Now in his 70s,  Philip Anschütz’s is relatively recluse gentleman and not an easy person to pick out in a crowd, which he seems to like.  Anschütz sightings have occurred at the Staples Center in Los Angeles as he cheers for the Lakers and in the Amgen Tour of California.  It is not uncommon for him to stand on street corners in Washington, D.C. and San Francisco, CA handing out free copies of the Examiner newspaper to passers-by.  Though recluse, he in no way compares to the germophobic Howard Hughes.

Anschütz Corporation is housed on the 24th floor of a skyscraper in downtown Denver.  The offices are modestly decorated with wood-paneling and furniture equal to that found in a small law firm.  Books briming with lavish photos of America’s national parks and cowboys of the west populate the tables.

A down-to-earth businessman, Anschütz’s own office has glass walls lined with model trains, books and mementoes.  Hard-driven and down-to-earth, the businessman is often seen chomping on an unlit cigar.  Though he typically follows his own lead, according to Attorney Robert Starzel, Anschütz values the opinions of others and will normally seek feedback from a number of individuals on the same subject.

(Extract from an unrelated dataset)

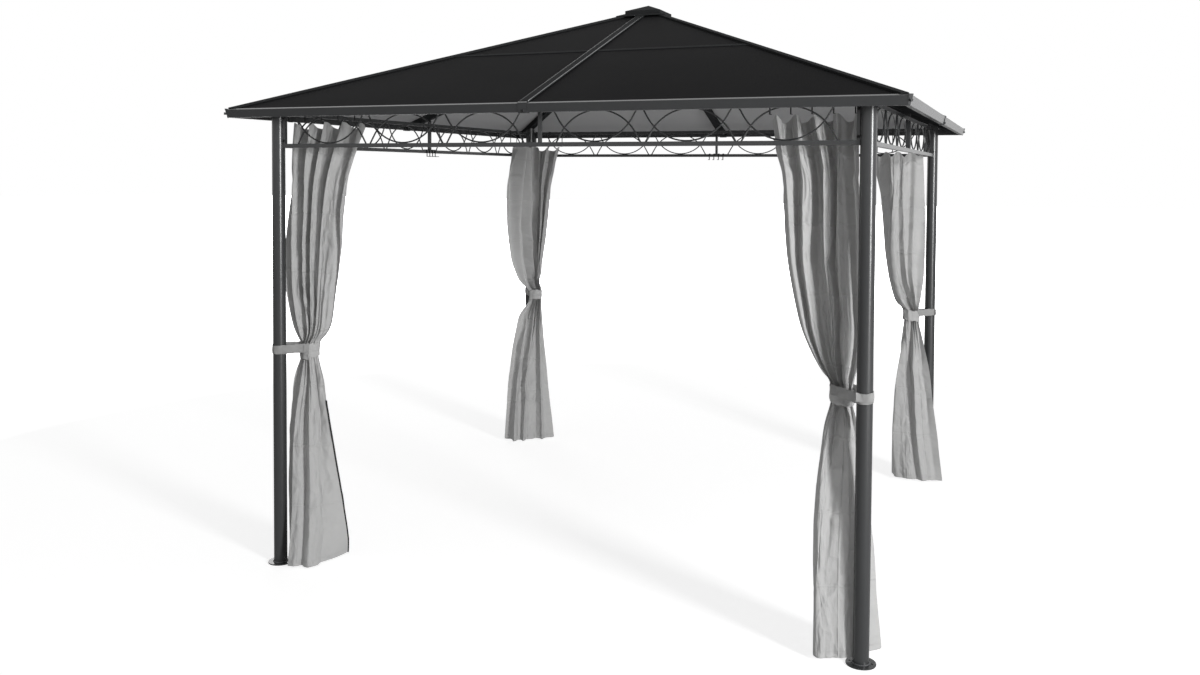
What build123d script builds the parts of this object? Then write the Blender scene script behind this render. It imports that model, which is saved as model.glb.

Thought by some to possess an allergy to publicity, Anschütz is of the opinion if he were to give one interview, he would be inundated with a dam-burst of additional requests; thus, his mid-west roots created in him the desire to be humble and embrace privacy.  With no desire to be lavish, he prefers his Timex to a Rolex, drives a used car and puchases his suits off the rack at Joseph A. Banks.  A complete opposite to Donald Trump, Anschütz is known to drive to a black-tie event in a rented Ford Taurus.  Quietly choosing his own battlefields, Anschütz normally walks away the winner.